Local businesses enforce new mandate
Jenny Zuko has had to remind several customers entering Zakko Joy, her gift shop at 177 Main St. in Beacon, about a new state-ordered mask requirement and watch them leave after telling her the mandate “isn’t real.”
She’s also had three customers call to request deliveries to their homes because they have COVID-19.
“We’re just asking everybody to wear a mask,” Zukko said on Tuesday (Dec. 21). “People have been generally great.”
Thursday marked 10 days since businesses and venues, under a state order that took effect on Dec. 13, had to begin ensuring that staff and customers wear masks indoors, regardless of vaccination status, or verify that everyone is fully vaccinated.
While the order, which will be re-evaluated on Jan. 15, is a response to a wave of infections and hospitalizations that is projected to worsen, it has drawn criticism from Dutchess County Executive Marc Molinaro and Putnam Executive MaryEllen Odell, both Republicans, who said their health departments would not enforce the order. Violations carry fines of up to $1,000.
In a statement issued Dec. 12, Odell said businesses cannot be expected “to implement this unrealistic order” and that Putnam’s Health Department is “working overtime” to vaccinate residents while preparing to open a six-day-a-week testing center at the county’s office complex in Carmel.

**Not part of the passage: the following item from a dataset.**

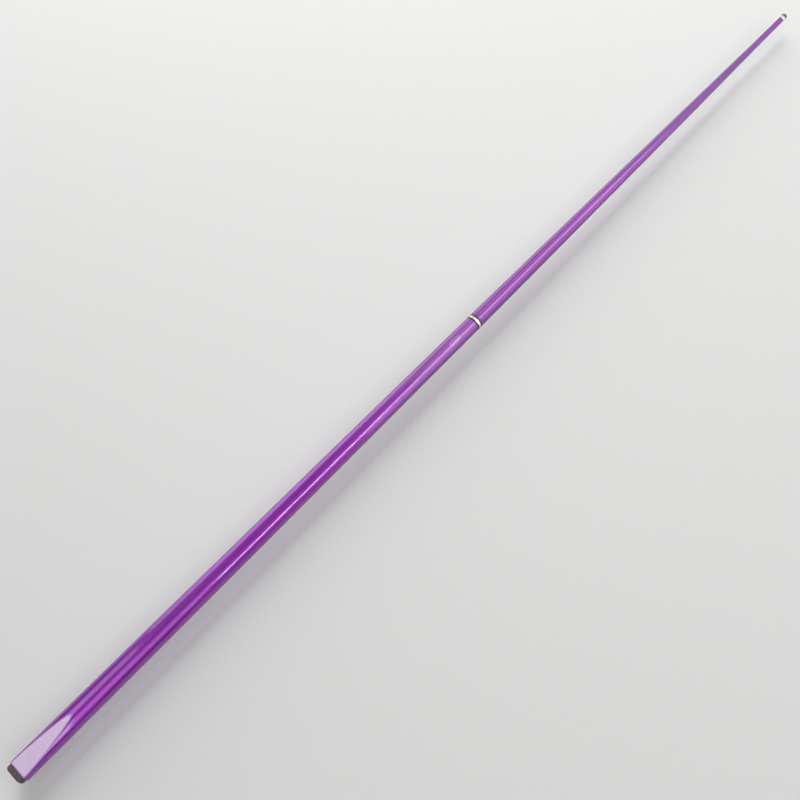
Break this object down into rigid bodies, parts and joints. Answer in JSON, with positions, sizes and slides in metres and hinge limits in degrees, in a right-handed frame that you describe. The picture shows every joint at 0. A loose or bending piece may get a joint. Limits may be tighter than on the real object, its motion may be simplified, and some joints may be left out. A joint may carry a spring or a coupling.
{
  "type": "pool cue",
  "caption": "Long slim tapered cue in two halves joined by a screw joint, with a rubber bumper, a flat on the butt, brass collars, brass ferrule and leather tip.",
  "frame": {"origin": "centre of the rubber bumper's flat end face", "axes": "+X along the cue from butt to tip, +Z out of the flat on the butt, +Y to the left looking along +X with the flat up"},
  "size_m": [1.448, 0.028, 0.0277],
  "materials": {
    "bumper_rubber": "satin, lightly worn",
    "steel": "turned",
    "plug_wood": "bare",
    "purple_lacquer": "metallic purple lacquer under gloss clear coat",
    "black_trim": "gloss",
    "brass_bright": "polished, pale",
    "brass_joint": "machined",
    "tip_leather": "pressed, chalk-dulled"
  },
  "bodies": {
    "butt_half": {"bumper": "bumper_rubber", "bumper_screw": "steel", "butt_plug": "plug_wood", "weight_bar": "steel", "butt": "purple_lacquer", "butt_trim_ring": "black_trim", "butt_collar": "brass_bright", "joint_pin": "brass_joint"},
    "shaft_slider": {"shaft_collar": "brass_bright"},
    "shaft_half": {"shaft_trim_ring": "black_trim", "joint_socket": "brass_joint", "shaft": "purple_lacquer", "ferrule": "brass_bright", "leather_tip": "tip_leather"}
  },
  "joints": [
    {"name": "shaft_travel", "type": "slide", "parent": "butt_half", "child": "shaft_slider", "axis": [1, 0, 0], "range_m": [0, 0.024]},
    {"name": "shaft_unscrew", "type": "hinge", "parent": "shaft_slider", "child": "shaft_half", "pos_m": [0.7395, 0, 0], "axis": [1, 0, 0], "range_deg": [0, 2882]}
  ],
  "couplings": [
    {"joint": "shaft_unscrew", "follows": "shaft_travel", "rad_per_m": 2094.4}
  ]
}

The department is not a “policing agency,” she said.
“Are we really supposed to stop them from running essential vaccine clinics and redirect them to checking whether the unvaccinated are entering buildings unmasked?” asked Odell.
Molinaro wrote in a Facebook post on Dec. 12 that the requirement is “unenforceable” and “will become confrontational.” The county will not “escalate tension or conflict or further burden our local small businesses.”
Their opposition has not deterred many local business owners and municipalities, including in Beacon, whose total of 97 cases as of Sunday (Dec. 19) was nearly four times higher than Nov. 3. Story Screen Beacon Theater and its adjacent Wonderbar now require proof of vaccination, as do Dogwood and the Towne Crier.
Members of Beahive, who pay a monthly fee for access to coworking spaces and private offices at 291 Main St., had already been providing their vaccination status in order to work without masks, said owner Scott Tillitt. With the state’s order, people who want a day pass will also have to show proof of vaccination, he said.
“Some members expressed concern about having to wear a mask all day, even while seated at their desks,” said Tillitt. “That’s why we made that decision.”
Beacon’s government is not only mandating masks for employees and visitors to its buildings but turned several office suites into “vaccine-mandate areas,” said City Administrator Chris White. Staff and visitors who want to use the areas must prove they are vaccinated, he said.
Before Gov. Kathy Hochul’s order, Yali Lewis had already reinstated a mask mandate for shoppers entering Lewis & Pine, her jewelry and skin-care products shop at 133 Main St. The decision, said Lewis, was driven by the emergence of the fast-charging and highly transmissible Omicron variant. The strain has replaced the Delta variant as the primary source of infections.
Some customers have been “thanking us for doing it because they feel more comfortable coming in,” said Lewis. “Seems like this is a moment for everybody to do their part.”
Lindsay Jean Fastiggi, the owner of Spice Revolution in Cold Spring, does not allow customers to enter her shop without masks. “The confrontation and stress is on me and my workers in trying to keep a safe and healthy space for people and children to shop,” she wrote this week on Instagram.“That’s not helpful. If it’s mandated, it should be enforced or it’s pointless.
“If you’ve ever seen or heard a mask confrontation in a shop, you know it’s painful,” she wrote. “I do not want that pain, stress and anxiety for anyone who works here or for my customers.”
With New York setting, for the third straight day, a pandemic-high for new infections, Hochul said on Monday (Dec. 20) that the state is allowing counties that enforce the mandate to apply for funding to cover costs of staffing and administering vaccines. Most counties will receive up to $1 million, and larger ones up to $2 million, from a $65 million pool, said Hochul, who is a Democrat.
Nancy Montgomery, a Democrat who represents Philipstown and part of Putnam Valley on the Putnam County Legislature, cited that funding in a memo she sent on Tuesday to Odell. She asked the county executive to retract her statement opposing the mask mandate and replace it with one promising to enforce the order.
“Will you remove the previous press release from the website and replace it with a statement that you will now be enforcing the mask mandate?” Montgomery asked. “Will county efforts now turn to distribution of at-home test kits, amping up testing and vaccine distribution?”